Once models are built, Bozzolan can then begin testing what the addition or removal of different variables will have on the slope – things like hill cutting, vegetation, rain intensity or slope angle.
“If we have lots of data, we can be more confident in linking cause and effect,” she explains. “But in developing countries, data is generally scarce, so with our methodology we effectively create our own dataset.”
These models could help planners in various ways. They could be used to figure out how much rain would be ‘needed’ to trigger a landslide, or they could identify what effect slope cutting will have on a number of hills’ propensity to collapse. This information could then be used to inform interventions.

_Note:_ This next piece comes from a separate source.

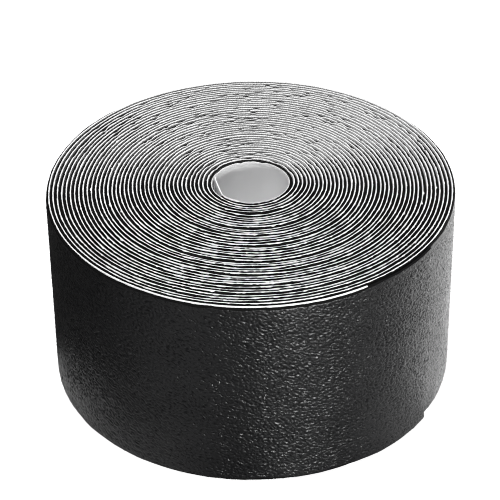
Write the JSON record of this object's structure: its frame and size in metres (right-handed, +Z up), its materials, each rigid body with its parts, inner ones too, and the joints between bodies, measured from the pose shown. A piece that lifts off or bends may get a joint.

“Landslides typically kill several thousand people each year around the world, far more than other disasters like volcanoes, which typically kill no one on an average year,” says the University of Sheffield’s Petley. Landslides are pervasive yet are often relatively small in scale and less visibly dramatic than other ‘natural’ disasters. “It’s easier to raise awareness for things that are big and spectacular,” he points out.
With a close correlation between climate change and an increase in landslides, it seems reasonable to expect more in future. “It’s in all of our interests to get on top of the problem now,” Petley warns.
How are slopes normally kept stable?
Engineers have several options for stabilising slopes. These include:
Nature: One of the most appealing options is simply to plant grasses, bushes or trees on a slope. However, as plants grow, their weight on the ground may help retain water, so this is not always the right choice for more fragile ground or steep terrain.
Expansive anchor bolts: Tubular steel bolts that are simply forced into slopes to support the structure.
Drainage systems: Surface drainage systems help channel water away from the top of a slope, while weep holes may be drilled into the bottom to carry liquid away.
Retaining walls: Constructed at the toe of a slope, retaining walls are designed to prevent further sliding.